Synergies in offshore energy: a roadmap for the Danish sector

TL;DR

This paper analyzes future offshore energy synergies in the Danish sector, focusing on electrification, hydrogen production, and floating wind, projecting significant CO2 and cost savings by 2050 through integrated system scenarios.

Contribution

It provides a comprehensive roadmap for integrating offshore oil and gas with renewable energy technologies in the North Sea by 2050, highlighting specific technological pathways and economic benefits.

Findings

72% reduction in costs compared to BAU scenario

85% reduction in CO2 emissions compared to BAU

Hydrogen production could meet 2% of European demand in 2050

Abstract

This study sets out to analyze future synergies between the O&G and renewables sectors and explore how exploiting these synergies could lead to economic and environmental benefits. By firstly reviewing and highlighting relevant technologies and related projects, this report synthesizes the state of the art in offshore energy system integration, by focusing on three key technologies in electrification/floating wind, electrolysis/hydrogen production and Carbon Capture and Storage (CCS). With a timeframe out to 2050 and model scope including all North Sea neighbouring countries, this analysis explores a total of nine future scenarios for the North Sea energy system. The main results include an immediate electrification of all operational DUC platforms by linking them to the shore and/or a planned Danish energy island. These measures result in cost and CO2 emissions savings compared to a BAU scenario of 72% and 85% respectively.
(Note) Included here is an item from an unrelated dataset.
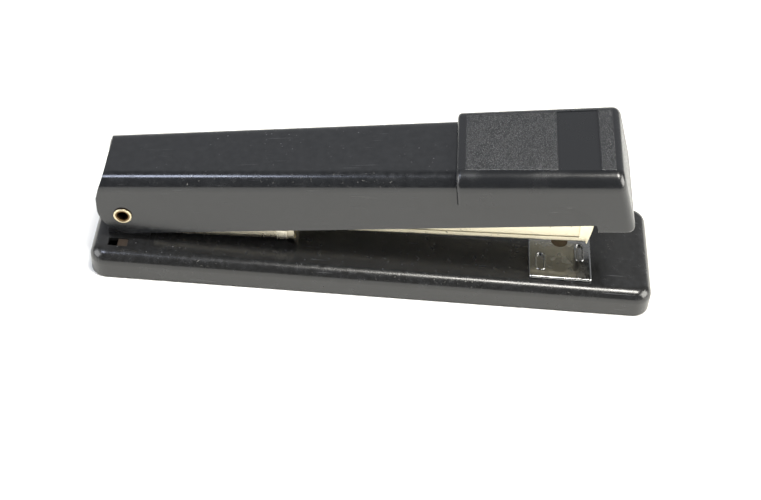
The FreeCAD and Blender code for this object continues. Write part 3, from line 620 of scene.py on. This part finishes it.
@dataclass
class Anvil:
    """The turning anvil: its plate, the raised lips round its grooves, its stud and button."""

    lip_wire: float = 0.32
    groove_half: float = 1.45
    groove_offset: float = 7.1
    groove_length: float = 8.0
    groove_end: float = 1.2
    lip_sunk: float = 0.12
    clinch_inner: float = 1.2
    pin_inner: float = 6.9
    # a grey mirror with cloudy patches, and a brown spot at its middle
    chrome: Plated = Plated(
        "chromed_anvil_plate", "#9c9d9d", 1.0, 0.14, stain="#4d4a44", stain_share=0.5, haze=0.2
    )
    stud: Plated = Plated("browned_brass_stud", "#5d5140", 1.0, 0.4, stain="#3a3226", stain_share=1.0)
    steel: Plated = Plated("bare_steel_button", "#8f8a80", 1.0, 0.35)

    def build(self) -> None:
        """Dress the anvil and raise a lip round each groove."""
        chrome = self.chrome.build()
        dress(chrome, "anvil_plate")
        dress(self.stud.build(), "anvil_stud")
        dress(self.steel.build(), "anvil_button")
        low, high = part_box("anvil_plate")
        centre = Vector(((low.x + high.x) / 2, 0, high.z))
        first = Vector((centre.x + self.groove_offset * MM, self.clinch_inner * MM, centre.z))
        lip = self.raise_lip(first, chrome)
        back = -2 * self.groove_offset * MM
        out = (self.pin_inner - self.clinch_inner) * MM
        clinch_over = -(2 * self.clinch_inner + self.groove_length) * MM
        pin_over = -(self.pin_inner + self.clinch_inner + self.groove_length) * MM
        repeat(lip, "clinch_groove_lip_near", Vector((0, clinch_over, 0)), "anvil")
        repeat(lip, "pin_groove_lip_far", Vector((back, out, 0)), "anvil")
        repeat(lip, "pin_groove_lip_near", Vector((back, pin_over, 0)), "anvil")

    def raise_lip(self, end: Vector, material: bpy.types.Material) -> bpy.types.Object:
        """Model the far clinch groove's lip: a ring drawn out along the groove into a long loop.

        Args:
            end: the groove's inner end on the plate's top, in metres.
            material: the plate's finish.

        Returns:
            The loop, riding on the anvil.
        """
        bpy.ops.object.select_all(action="DESELECT")
        bpy.ops.mesh.primitive_torus_add(
            location=end + Vector((0, self.groove_end, -self.lip_sunk)) * MM,
            major_radius=self.groove_half * MM,
            minor_radius=self.lip_wire * MM,
            major_segments=48,
            minor_segments=12,
        )
        piece = bpy.context.active_object
        bpy.ops.object.mode_set(mode="EDIT")
        bpy.ops.mesh.select_all(action="DESELECT")
        bpy.ops.object.mode_set(mode="OBJECT")
        for vertex in piece.data.vertices:
            vertex.select = vertex.co.y > 1e-6
        bpy.ops.object.mode_set(mode="EDIT")
        bpy.ops.transform.translate(value=(0, (self.groove_length - 2 * self.groove_end) * MM, 0))
        bpy.ops.object.mode_set(mode="OBJECT")
        drop(piece, "clinch_groove_lip_far", material, "anvil")
        return piece


@dataclass
class Magazine:
    """The nickelled magazine, its carrier, rail, pusher and springs."""

    # warm, soft nickel that reads as cream beside the black
    satin: Plated = Plated(
        "satin_nickel_magazine", "#ebe3cb", 1.0, 0.36, Axes.MAGAZINE, stain="#5b5140", stain_share=0.35
    )
    carrier: Plated = Plated("satin_nickel_carrier", "#d8d0bb", 1.0, 0.25, Axes.MAGAZINE, stain_share=0.3)
    bright: Plated = Plated("bright_nickel_leaf", "#e0dac8", 1.0, 0.2, Axes.MAGAZINE)
    steel: Plated = Plated("bare_steel_magazine", "#97938b", 1.0, 0.32, Axes.MAGAZINE)
    spring: Plated = Plated("spring_wire_magazine", "#7d7b77", 1.0, 0.3, Axes.MAGAZINE)

    def build(self) -> None:
        """Dress the magazine's pieces."""
        dress(self.satin.build(), "magazine_channel", "magazine_nose", "pusher")
        dress(self.carrier.build(), "magazine_carrier")
        dress(self.bright.build(), "lifter_spring")
        dress(
            self.steel.build(),
            "staple_rail", "rod_bracket", "guide_rod", "magazine_rivet_rear", "magazine_rivet_front",
        )
        dress(self.spring.build(), "pusher_spring")


@dataclass
class Handle:
    """The cover, the cap on its head, the driver and the return leaf."""

    # a slightly blue black with clear, narrow highlights
    enamel: Enamel = Enamel(
        "stoved_enamel_cover", "#191a1c", 0.0, 0.16, Axes.HANDLE,
        edge_y=9.6, edge_spread=0.0275, edge_z=13.0, wear=0.6, mottle=0.25, peel=0.02,
    )
    # glossy black borders round grained fields, greyed by dust and by a painted sheen
    plastic: PebbledCap = PebbledCap("moulded_abs_cap", "#191a1c", 0.0, 0.2, Axes.HANDLE)
    steel: Plated = Plated("bare_steel_handle", "#97938b", 1.0, 0.3, Axes.HANDLE)
    spring: Plated = Plated("blued_spring_leaf", "#6f7074", 1.0, 0.28, Axes.HANDLE)

    def build(self) -> None:
        """Dress the handle's pieces."""
        dress(self.enamel.build(), "cover")
        dress(self.plastic.build(), "head_cap")
        dress(self.steel.build(), "driver_blade", "driver_rivet_rear", "driver_rivet_front")
        dress(self.spring.build(), "handle_spring", "driver_strap", "cap_clip_near", "cap_clip_far")


@dataclass
class Studio:
    """A plain pale table, soft light and a camera over the stapler's long side."""

    lens: float = 74.2
    elevation: float = 45.02
    azimuth: float = 0.153
    roll: float = 4.177
    distance: float = 0.57984
    target: Vector = field(default_factory=lambda: Vector((0.002843, 0.000551, 0.0)))

    def build(self) -> None:
        """Lay the table, hang the lights and set up the camera."""
        self.table()
        self.light("ceiling_panel", Vector((0.27, -0.15, 1.2)), (0.3, 0.42), 17.0, "#fffcf4")
        self.light("window_panel", Vector((-0.5, -0.13, 1.1)), (0.26, 0.22), 3.8, "#dfe8ff")
        self.light("right_wall", Vector((1.5, -0.3, 0.75)), (1.2, 1.2), 52.0, "#fffdf6")
        self.light("left_wall", Vector((-1.5, -0.3, 0.75)), (1.2, 1.2), 27.0, "#fdfdff")
        self.sky()
        self.camera()
        bpy.context.scene.view_settings.view_transform = "Standard"

    def table(self) -> None:
        """Lay a matte white table top, larger than any view of the stapler."""
        bpy.ops.object.select_all(action="DESELECT")
        bpy.ops.mesh.primitive_plane_add(size=6.0, location=(0, 0, 0))
        top = bpy.context.active_object
        top.name = "table_top"
        material = bpy.data.materials.new("white_table")
        material.use_nodes = True
        tree = material.node_tree
        shader = tree.nodes["Principled BSDF"]
        shader.inputs["Roughness"].default_value = 0.8
        place = add_node(tree, "TexCoord", {})
        grain = add_node(tree, "TexNoise", {"Vector": place.outputs["Object"], "Scale": 6.0})
        tone = add_node(
            tree, "Mix",
            {"Factor": grain.outputs[0], "A": linear("#f6f5f0"), "B": linear("#fbfbf8")},
            data_type="RGBA",
        )
        tree.links.new(tone.outputs["Result"], shader.inputs["Base Color"])
        top.data.materials.append(material)

    def light(
        self, name: str, place: Vector, size: tuple[float, float], power: float, colour: str
    ) -> None:
        """Hang one panel light, facing the stapler.

        Args:
            name: the light's name.
            place: where it hangs, in metres.
            size: its length and width, in metres.
            power: its power, in watts.
            colour: its colour, as sRGB hex.
        """
        data = bpy.data.lights.new(name, "AREA")
        data.shape = "RECTANGLE"
        data.size, data.size_y = size
        data.energy = power
        data.color = linear(colour)[:3]
        lamp = bpy.data.objects.new(name, data)
        bpy.context.scene.collection.objects.link(lamp)
        lamp.location = place
        lamp.rotation_euler = (-place).to_track_quat("-Z", "Y").to_euler()

    def sky(self) -> None:
        """Make the room dim, with a paler, cool wall behind the stapler."""
        world = bpy.data.worlds.new("room")
        world.use_nodes = True
        tree = world.node_tree
        backdrop = tree.nodes["Background"]
        backdrop.inputs["Color"].default_value = linear("#f6f8fc")
        towards = add_node(tree, "TexCoord", {})
        parts = add_node(tree, "SeparateXYZ", {0: towards.outputs["Generated"]})
        wall = add_node(
            tree, "MapRange",
            {
                "Value": parts.outputs["Y"], "From Min": 0.45, "From Max": 0.72,
                "To Min": 0.12, "To Max": 0.57,
            },
        )
        tree.links.new(wall.outputs[0], backdrop.inputs["Strength"])
        bpy.context.scene.world = world

    def camera(self) -> None:
        """Aim the camera down at the long side, turned a little about its own axis."""
        e, a, r = (math.radians(v) for v in (self.elevation, self.azimuth, self.roll))
        back = Vector((math.sin(a) * math.cos(e), -math.cos(a) * math.cos(e), math.sin(e)))
        right = Vector((math.cos(a), math.sin(a), 0))
        up = back.cross(right)
        across = math.cos(r) * right + math.sin(r) * up
        above = math.cos(r) * up - math.sin(r) * right
        data = bpy.data.cameras.new("long_side_camera")
        data.lens = self.lens
        data.sensor_width = 36.0
        camera = bpy.data.objects.new("long_side_camera", data)
        bpy.context.scene.collection.objects.link(camera)
        turn = Matrix((across, above, back)).transposed().to_4x4()
        camera.matrix_world = Matrix.Translation(self.target + self.distance * back) @ turn
        bpy.context.scene.camera = camera


def main() -> None:
    """Build every sub-assembly, then the studio."""
    logging.basicConfig(level=logging.INFO, format="%(message)s")
    for assembly in (Base(), Anvil(), Magazine(), Handle(), Studio()):
        LOG.info("building %s", type(assembly).__name__)
        assembly.build()


if __name__ == "__main__":
    main()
When these platforms cease production, this is followed by the repurposing of the platforms into hydrogen generators with up to 3.6 GW of electrolysers and the development of up to 5.8 GW of floating wind. The generated hydrogen is assumed to power the future transport sector, and is delivered to shore in existing and/or new purpose-built pipelines. The contribution of the O&G sector to this hydrogen production amounts to around 19 TWh, which represents about 2% of total European hydrogen demand for transport in 2050. The levelized costs (LCOE) of producing this hydrogen in 2050 are around 4 euro2012/kg H2, which is around twice those expected in similar studies. But this does not account for energy policies that may incentivize green hydrogen production in the future, which would serve to reduce this LCOE to a level that is more competitive with other sources.